Following 3 consecutive quarters of decreasing villa and townhouse transactions in the secondary market, Q3 saw a 38 per cent increase. Off-plan transaction numbers dropped by 0.4 per cent in Q3, accounting for 49 per cent of sales, whilst secondary market transactions grew by 8 per cent. Signed secondary market MoUs continued to outpace 2022, up 68 per cent for the quarter, however MOU activity in September was slightly less buoyant, up only 16 per cent against September 2022, data showed.
One of the most prominent findings is the substantial shift towards end-user demand for villas and townhouses. The report indicates a remarkable 38 per cent quarterly increase in transactions, accompanied by a striking 55 per cent surge in the total transacted value for secondary market villas and townhouses. Additionally, end users now account for 52 per cent of all transactions, representing a notable increase from 45 per cent. This shift is primarily driven by the pressing issue of rising rental costs and a growing desire for enhanced security.
In stark contrast, the value of apartment transactions has seen a 9 per cent decrease, with a more significant 15 per cent drop in the secondary market, and a 6 per cent decline in off-plan sales.

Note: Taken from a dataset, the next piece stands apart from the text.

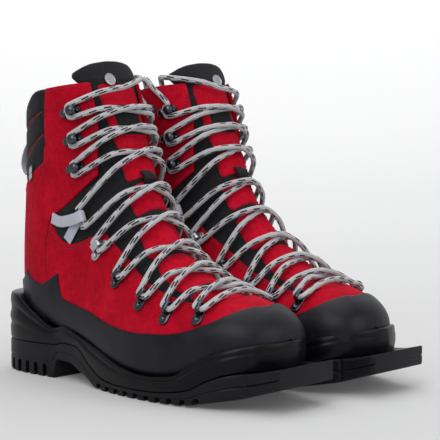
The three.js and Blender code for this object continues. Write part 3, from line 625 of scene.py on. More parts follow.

Betterhomes witnessed a marked shift towards domestic demand in Q3, as the summer months kept some international investors at bay, while residents searched out villas and townhouses in greater numbers in the face of rising rental costs. The proportion of buyers identifying as end users in Q3 2023 was at its highest since early 2021 at the height of the pandemic. However, there were some signs in the past month that buyers were less willing to chase double-digit price increases, with the rate of growth in new MOUs signed in September falling below previous months’ highs. In the rental market, a lack of available stock in popular communities continued to put upwards pressure on rental prices, with occupancy rates at properties managed by Betterhomes at record levels. A 19 per cent annual decrease in new leasing transactions suggests that rising rental prices have motivated tenants to renew their leases, rather than seek new ones. With inventory from the surge in new development not expected to materially impact supply until 2025, tenants are unlikely to feel much relief from rental price rises in the near future
“Dubai continues to attract expats from across the globe, with the population growing by almost 100,000 in the year to July. With the UAE expected to attract 4,500 millionaires in 2023, rapid growth persists in the luxury segment,” Waind said.